The park keeps its visitors off-balance, Jodi said. Between flashing lights and the expectation created by a haunted house, the anticipation gets people.
But she thinks it’s so popular, not only because it’s scary, but because it takes people out of their everyday life. The makeup is a crucial part of that.
“You’re not experiencing people like you’d see them at Walmart,” Jodi said. “People aren’t dripping with blood every day.”
Making the actors look like something else is part of their character development, and it’s what helps them be scary. It’s like escapism — for Jodi as much as the visitors. In everyday life, she works in an office. She’s a grandmother. Faces aren’t falling off.
The park is different; it’s outside of day-to-day life. She keeps coming back, despite the hour-plus round trip and the late nights and the 13 Halloweens her kids have spent without her there. To Jodi, there’s something addicting about it.
As the cannibals trickle out, there’s one last zombie to make up. He’s been organizing people, rallying them, and as he comes in, all he says is “just beat me up.”
Jodi’s team taps bruises under his eyes and score cuts along his face. He runs out. As the door closes, his voice rings out, “We appreciate you ladies!”
And just like that, the night is done. The artists start packing up: bloody sponges go in the “ick bag,” unused latex gets poured back in the bottle.
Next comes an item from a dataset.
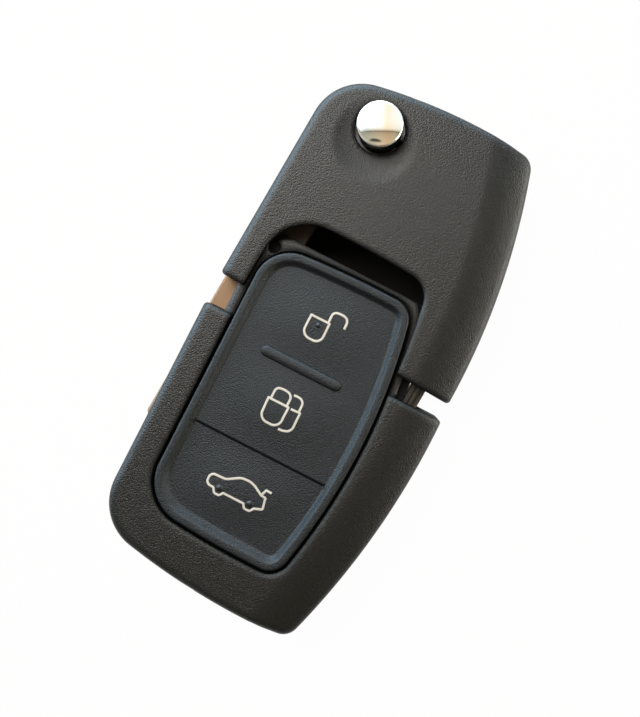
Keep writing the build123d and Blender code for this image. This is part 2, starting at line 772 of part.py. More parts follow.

Some of the girls plan to go through the haunts. They invite Jodi to join, but she turns them down gently. When she does go through, the actors find out, and she thinks they sometimes leave the other visitors alone to scare her.
Besides, she has dinner with her husband to look forward to, and there’s always the half-hour drive home to think about. She’s been listening to audiobooks; they help pass the time.
Tonight, “Dr. Jekyll and Mr. Hyde” is waiting for her. She’ll pass the park’s sign with its grinning clown, wind through the backroads and hop on I-69, back to ordinary life until the next October night.